[Start of INFORMATION SUPPLIED]

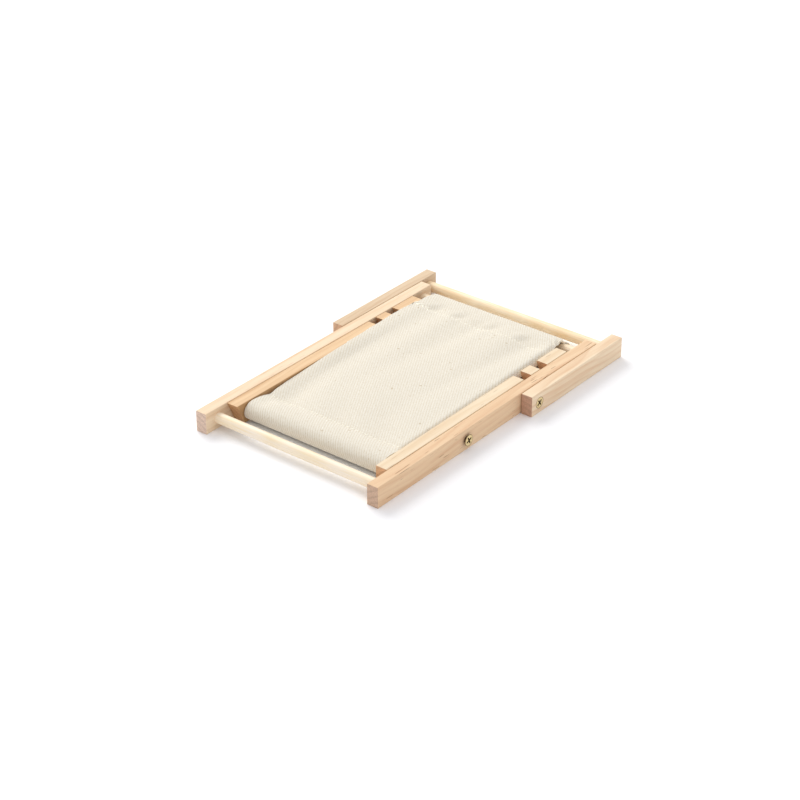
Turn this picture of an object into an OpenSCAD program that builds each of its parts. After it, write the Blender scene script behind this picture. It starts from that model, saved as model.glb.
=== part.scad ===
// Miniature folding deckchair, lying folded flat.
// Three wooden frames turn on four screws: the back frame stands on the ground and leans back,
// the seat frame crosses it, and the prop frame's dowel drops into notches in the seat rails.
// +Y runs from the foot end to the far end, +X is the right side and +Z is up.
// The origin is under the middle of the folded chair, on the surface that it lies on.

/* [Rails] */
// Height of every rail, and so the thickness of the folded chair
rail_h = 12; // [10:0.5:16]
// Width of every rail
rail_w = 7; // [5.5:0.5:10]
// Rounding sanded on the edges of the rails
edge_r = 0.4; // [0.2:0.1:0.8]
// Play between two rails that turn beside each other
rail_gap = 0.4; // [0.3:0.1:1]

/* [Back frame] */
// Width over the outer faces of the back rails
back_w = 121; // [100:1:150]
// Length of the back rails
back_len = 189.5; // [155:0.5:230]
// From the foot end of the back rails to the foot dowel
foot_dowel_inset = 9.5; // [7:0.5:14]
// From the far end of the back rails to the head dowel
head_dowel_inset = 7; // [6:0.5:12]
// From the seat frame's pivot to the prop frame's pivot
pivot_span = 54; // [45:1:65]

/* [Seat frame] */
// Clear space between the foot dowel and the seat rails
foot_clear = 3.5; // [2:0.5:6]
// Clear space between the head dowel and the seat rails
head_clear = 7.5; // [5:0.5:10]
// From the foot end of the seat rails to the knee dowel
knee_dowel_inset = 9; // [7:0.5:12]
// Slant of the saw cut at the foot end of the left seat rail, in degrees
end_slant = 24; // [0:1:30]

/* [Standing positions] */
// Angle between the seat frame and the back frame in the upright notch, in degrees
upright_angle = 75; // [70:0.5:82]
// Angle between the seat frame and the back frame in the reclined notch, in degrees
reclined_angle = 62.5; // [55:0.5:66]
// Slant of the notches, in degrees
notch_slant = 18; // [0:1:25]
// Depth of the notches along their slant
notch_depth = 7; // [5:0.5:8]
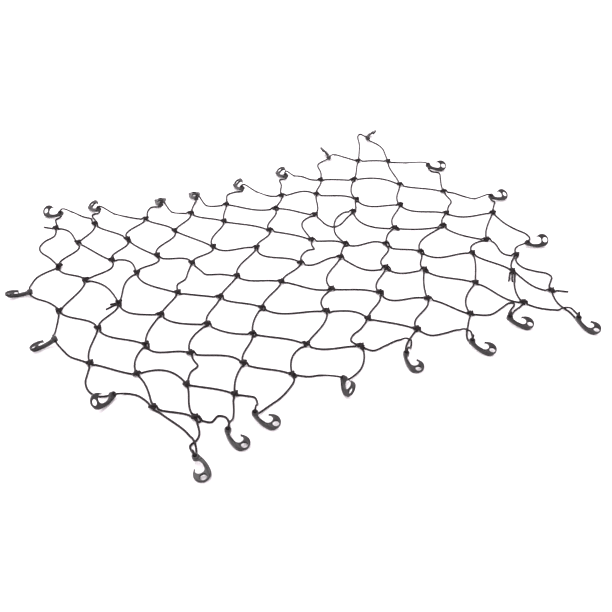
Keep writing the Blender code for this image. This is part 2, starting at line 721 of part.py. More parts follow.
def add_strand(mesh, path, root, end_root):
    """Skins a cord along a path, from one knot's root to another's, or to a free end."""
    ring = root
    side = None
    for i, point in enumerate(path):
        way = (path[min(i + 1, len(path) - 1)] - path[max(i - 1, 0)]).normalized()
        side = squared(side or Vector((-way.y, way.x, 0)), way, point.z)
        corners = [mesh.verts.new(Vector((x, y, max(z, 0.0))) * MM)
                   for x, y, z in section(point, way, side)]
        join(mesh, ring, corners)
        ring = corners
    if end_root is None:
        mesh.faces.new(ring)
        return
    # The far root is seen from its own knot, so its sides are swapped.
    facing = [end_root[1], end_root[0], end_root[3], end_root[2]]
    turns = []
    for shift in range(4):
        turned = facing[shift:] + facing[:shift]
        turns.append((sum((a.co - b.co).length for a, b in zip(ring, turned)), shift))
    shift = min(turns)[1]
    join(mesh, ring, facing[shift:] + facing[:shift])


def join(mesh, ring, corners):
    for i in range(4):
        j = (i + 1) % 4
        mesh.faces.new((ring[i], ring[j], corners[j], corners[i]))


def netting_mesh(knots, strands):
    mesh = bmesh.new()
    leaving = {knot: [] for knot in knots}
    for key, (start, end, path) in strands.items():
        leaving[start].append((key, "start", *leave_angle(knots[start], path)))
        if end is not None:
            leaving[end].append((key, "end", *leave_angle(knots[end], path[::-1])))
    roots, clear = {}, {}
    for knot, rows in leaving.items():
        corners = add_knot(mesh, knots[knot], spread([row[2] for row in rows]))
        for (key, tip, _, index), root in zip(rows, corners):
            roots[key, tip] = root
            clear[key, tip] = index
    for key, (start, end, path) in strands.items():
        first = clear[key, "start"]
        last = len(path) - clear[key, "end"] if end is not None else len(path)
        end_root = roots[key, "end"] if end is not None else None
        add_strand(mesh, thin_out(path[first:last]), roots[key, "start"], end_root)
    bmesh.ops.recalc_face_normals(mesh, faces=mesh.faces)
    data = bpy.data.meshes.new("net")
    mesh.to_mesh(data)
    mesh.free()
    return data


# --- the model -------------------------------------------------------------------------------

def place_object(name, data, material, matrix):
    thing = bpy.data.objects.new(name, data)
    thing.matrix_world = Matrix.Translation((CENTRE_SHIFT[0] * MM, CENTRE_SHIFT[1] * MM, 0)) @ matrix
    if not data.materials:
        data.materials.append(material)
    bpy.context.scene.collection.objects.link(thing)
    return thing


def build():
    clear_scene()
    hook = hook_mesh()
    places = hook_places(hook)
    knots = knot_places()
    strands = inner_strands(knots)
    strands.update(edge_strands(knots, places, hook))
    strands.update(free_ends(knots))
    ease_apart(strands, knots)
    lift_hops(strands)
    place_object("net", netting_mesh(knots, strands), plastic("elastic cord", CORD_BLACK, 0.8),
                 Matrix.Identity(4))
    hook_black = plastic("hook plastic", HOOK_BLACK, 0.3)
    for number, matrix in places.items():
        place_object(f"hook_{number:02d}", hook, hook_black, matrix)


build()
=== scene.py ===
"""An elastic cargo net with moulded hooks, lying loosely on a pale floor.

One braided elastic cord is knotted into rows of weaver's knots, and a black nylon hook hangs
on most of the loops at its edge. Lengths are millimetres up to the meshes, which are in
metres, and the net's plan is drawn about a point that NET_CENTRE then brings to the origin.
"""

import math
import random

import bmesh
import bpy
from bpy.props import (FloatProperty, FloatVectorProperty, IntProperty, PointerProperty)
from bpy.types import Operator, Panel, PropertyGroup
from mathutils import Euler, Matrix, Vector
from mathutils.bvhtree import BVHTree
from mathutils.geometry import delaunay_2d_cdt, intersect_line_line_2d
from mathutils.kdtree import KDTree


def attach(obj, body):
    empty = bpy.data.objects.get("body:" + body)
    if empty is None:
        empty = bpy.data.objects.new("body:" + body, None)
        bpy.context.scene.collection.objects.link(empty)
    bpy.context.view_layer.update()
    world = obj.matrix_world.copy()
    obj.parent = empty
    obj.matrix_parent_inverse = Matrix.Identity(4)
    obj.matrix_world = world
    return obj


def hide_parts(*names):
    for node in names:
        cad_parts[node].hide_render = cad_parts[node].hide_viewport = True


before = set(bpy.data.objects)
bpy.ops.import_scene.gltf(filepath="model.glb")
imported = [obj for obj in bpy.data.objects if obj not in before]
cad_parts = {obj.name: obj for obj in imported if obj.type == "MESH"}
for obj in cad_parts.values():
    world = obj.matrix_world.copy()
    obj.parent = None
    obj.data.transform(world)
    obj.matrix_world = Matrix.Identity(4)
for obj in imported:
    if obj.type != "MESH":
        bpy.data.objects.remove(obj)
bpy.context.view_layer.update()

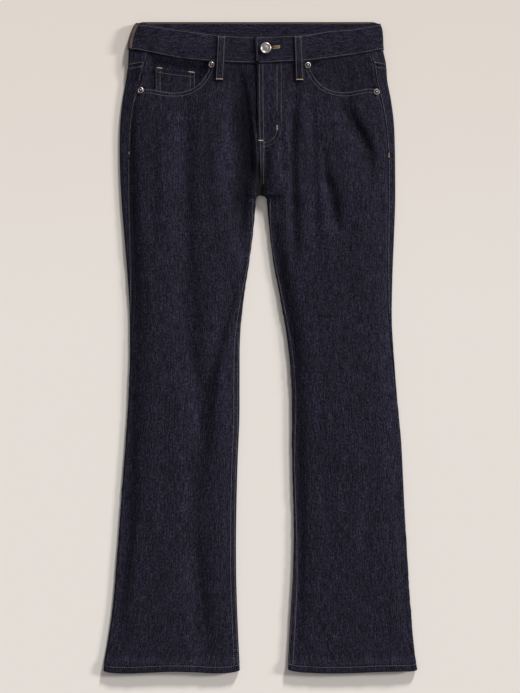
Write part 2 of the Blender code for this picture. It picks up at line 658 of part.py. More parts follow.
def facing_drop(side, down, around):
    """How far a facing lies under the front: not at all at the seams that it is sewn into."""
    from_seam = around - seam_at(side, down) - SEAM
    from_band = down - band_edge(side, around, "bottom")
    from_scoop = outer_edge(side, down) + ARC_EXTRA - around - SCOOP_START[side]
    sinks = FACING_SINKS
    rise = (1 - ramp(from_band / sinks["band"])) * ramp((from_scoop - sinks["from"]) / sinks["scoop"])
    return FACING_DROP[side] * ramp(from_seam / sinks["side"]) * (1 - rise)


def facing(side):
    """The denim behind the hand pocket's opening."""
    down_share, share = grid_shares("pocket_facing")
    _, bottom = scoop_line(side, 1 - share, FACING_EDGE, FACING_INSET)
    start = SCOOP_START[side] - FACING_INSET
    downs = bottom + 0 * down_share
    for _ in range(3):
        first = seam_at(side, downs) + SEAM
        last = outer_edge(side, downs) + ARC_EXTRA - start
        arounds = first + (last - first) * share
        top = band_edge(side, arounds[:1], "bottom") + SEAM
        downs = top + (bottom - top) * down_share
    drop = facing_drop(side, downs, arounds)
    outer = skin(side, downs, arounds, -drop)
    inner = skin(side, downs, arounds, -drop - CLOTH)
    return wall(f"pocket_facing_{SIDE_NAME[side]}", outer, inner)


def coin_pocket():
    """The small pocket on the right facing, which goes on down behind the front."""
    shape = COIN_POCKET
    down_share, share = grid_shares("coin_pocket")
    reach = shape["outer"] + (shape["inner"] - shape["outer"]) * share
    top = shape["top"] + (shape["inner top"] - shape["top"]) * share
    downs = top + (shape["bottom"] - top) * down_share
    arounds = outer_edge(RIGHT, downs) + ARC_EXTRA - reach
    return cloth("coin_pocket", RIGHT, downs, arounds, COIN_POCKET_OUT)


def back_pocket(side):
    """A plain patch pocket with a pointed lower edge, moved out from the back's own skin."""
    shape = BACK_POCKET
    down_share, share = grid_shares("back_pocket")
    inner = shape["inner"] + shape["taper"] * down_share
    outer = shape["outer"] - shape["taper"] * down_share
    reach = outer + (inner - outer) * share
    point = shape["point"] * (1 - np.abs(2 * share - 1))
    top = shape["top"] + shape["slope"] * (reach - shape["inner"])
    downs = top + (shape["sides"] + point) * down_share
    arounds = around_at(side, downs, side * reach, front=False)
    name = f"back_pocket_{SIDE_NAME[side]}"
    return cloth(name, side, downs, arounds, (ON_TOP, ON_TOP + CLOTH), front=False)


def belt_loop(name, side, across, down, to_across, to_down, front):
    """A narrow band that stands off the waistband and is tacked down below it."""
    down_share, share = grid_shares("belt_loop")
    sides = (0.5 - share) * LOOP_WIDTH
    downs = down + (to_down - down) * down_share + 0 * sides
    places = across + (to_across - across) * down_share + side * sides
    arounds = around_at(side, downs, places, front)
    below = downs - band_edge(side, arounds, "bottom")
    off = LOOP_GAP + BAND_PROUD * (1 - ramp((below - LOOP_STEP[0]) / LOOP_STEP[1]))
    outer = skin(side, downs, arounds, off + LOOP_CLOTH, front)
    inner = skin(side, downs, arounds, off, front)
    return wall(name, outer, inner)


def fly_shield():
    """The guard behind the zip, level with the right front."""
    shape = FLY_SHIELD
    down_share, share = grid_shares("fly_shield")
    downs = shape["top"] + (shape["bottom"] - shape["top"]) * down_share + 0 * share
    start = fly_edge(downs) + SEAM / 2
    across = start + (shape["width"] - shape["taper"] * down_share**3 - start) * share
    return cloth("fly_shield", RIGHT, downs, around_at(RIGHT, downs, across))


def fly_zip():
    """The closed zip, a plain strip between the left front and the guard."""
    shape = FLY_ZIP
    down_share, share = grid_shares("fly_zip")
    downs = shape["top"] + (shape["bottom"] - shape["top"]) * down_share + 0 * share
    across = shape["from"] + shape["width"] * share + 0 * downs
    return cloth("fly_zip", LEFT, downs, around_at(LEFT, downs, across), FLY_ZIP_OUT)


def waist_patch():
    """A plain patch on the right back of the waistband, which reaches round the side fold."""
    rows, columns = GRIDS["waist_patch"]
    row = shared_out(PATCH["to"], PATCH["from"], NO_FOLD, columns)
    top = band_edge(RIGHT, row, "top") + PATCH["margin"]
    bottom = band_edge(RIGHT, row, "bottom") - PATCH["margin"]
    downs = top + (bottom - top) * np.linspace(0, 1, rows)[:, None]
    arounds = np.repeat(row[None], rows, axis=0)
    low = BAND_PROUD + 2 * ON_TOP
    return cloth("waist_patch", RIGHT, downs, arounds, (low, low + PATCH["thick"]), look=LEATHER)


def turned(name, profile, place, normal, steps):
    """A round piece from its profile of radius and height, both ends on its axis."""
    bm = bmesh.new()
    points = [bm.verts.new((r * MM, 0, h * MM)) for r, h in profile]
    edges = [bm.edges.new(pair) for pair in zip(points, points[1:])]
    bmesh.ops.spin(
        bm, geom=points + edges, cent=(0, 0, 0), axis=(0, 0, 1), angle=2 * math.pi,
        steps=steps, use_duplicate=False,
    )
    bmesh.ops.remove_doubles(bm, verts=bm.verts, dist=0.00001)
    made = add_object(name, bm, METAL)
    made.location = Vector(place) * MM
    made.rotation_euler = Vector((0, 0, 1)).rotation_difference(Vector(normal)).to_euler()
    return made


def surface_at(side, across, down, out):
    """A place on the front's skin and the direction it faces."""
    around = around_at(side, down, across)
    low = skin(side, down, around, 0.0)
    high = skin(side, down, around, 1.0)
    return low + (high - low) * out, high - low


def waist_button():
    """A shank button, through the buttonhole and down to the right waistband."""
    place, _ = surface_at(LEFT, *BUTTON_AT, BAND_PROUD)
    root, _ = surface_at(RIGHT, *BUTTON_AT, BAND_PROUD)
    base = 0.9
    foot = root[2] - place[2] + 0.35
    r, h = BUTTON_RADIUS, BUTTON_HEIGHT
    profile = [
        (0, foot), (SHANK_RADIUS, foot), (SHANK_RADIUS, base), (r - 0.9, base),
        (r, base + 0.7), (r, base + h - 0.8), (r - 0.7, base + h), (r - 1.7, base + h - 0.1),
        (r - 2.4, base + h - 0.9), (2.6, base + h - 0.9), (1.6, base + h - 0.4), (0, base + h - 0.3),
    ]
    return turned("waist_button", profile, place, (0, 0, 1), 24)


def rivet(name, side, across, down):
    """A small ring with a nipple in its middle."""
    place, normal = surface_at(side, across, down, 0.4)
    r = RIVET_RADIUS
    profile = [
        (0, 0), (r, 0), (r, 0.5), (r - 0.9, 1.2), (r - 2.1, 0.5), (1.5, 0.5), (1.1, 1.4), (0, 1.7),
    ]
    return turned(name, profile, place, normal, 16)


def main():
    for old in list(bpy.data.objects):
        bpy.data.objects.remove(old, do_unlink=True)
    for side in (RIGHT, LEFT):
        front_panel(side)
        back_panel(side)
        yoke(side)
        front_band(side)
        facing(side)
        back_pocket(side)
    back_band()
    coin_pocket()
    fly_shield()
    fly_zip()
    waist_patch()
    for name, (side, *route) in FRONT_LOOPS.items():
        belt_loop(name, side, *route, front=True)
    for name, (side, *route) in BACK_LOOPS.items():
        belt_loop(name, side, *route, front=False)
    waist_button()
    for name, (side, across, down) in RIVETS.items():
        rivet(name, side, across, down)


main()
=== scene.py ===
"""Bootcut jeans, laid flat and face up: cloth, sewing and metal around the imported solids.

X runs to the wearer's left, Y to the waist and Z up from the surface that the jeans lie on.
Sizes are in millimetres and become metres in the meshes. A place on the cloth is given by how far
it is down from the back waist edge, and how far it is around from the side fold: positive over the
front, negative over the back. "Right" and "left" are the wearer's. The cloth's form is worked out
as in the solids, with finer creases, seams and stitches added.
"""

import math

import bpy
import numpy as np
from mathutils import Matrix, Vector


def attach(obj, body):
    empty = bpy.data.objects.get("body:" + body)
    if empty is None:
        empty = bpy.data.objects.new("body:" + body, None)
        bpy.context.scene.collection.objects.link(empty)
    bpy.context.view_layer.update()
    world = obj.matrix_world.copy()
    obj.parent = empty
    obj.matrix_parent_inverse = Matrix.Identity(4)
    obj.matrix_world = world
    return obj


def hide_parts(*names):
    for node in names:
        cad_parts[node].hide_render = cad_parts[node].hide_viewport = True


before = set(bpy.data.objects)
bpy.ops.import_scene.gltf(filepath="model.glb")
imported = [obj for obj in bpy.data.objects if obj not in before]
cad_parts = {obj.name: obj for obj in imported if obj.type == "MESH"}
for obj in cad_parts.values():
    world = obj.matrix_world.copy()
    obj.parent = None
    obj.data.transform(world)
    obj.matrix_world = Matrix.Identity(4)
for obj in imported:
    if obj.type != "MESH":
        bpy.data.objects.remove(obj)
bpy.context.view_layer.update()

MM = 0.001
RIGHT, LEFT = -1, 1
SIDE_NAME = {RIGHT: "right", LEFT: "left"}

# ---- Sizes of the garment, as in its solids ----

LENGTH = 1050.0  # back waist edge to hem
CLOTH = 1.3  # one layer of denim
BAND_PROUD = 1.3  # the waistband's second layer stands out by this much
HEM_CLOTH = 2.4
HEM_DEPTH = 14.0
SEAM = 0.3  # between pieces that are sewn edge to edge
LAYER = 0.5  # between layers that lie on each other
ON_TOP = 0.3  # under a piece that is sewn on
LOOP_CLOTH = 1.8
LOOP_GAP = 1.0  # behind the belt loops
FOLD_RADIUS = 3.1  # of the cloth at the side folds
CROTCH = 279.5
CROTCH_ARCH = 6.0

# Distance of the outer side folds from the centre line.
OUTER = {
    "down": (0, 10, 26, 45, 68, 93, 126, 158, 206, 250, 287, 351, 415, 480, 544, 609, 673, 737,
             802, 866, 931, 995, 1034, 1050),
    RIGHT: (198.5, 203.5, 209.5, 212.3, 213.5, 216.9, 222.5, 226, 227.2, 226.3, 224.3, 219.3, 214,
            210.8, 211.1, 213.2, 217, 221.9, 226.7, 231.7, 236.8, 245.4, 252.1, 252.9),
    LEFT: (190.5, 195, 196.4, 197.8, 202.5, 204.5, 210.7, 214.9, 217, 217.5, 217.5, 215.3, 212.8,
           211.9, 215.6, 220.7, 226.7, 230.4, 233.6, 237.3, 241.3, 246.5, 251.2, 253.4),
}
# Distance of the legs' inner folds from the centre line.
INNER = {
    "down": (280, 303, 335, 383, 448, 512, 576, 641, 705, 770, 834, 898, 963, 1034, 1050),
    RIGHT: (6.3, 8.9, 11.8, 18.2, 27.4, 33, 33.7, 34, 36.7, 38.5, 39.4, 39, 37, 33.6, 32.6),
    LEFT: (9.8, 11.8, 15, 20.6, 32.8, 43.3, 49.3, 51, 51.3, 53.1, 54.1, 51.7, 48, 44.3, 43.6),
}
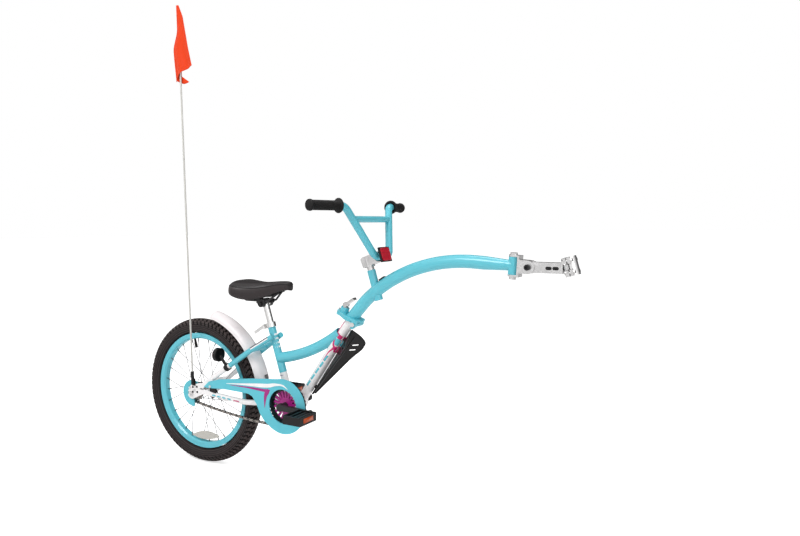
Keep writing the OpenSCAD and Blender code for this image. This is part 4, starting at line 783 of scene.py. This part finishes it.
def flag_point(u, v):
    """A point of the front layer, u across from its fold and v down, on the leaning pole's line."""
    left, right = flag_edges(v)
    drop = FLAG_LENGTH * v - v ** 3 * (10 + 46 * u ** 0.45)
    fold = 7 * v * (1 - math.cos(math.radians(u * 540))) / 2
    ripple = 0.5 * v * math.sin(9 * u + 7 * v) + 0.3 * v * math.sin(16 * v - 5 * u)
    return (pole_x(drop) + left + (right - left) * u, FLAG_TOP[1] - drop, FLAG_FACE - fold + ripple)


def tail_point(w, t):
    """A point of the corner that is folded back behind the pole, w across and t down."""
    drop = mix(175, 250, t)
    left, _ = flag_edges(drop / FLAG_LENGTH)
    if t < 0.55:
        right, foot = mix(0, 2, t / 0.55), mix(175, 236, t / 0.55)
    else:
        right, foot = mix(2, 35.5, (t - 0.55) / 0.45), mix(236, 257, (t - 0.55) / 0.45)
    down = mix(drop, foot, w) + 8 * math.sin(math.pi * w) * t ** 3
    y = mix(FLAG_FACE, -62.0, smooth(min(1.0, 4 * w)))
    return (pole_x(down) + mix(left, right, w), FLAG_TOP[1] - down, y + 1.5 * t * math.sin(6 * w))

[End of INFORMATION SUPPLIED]

> [INSTRUCTIONS TO FOLLOW]:
All lines in the listing above from the line containing "back_panel(side)" to the line containing "the imported solids.", inclusive, should be retyped exactly; no other lines should appear.

> [OUTPUT]:
        back_panel(side)
        yoke(side)
        front_band(side)
        facing(side)
        back_pocket(side)
    back_band()
    coin_pocket()
    fly_shield()
    fly_zip()
    waist_patch()
    for name, (side, *route) in FRONT_LOOPS.items():
        belt_loop(name, side, *route, front=True)
    for name, (side, *route) in BACK_LOOPS.items():
        belt_loop(name, side, *route, front=False)
    waist_button()
    for name, (side, across, down) in RIVETS.items():
        rivet(name, side, across, down)


main()
=== scene.py ===
"""Bootcut jeans, laid flat and face up: cloth, sewing and metal around the imported solids.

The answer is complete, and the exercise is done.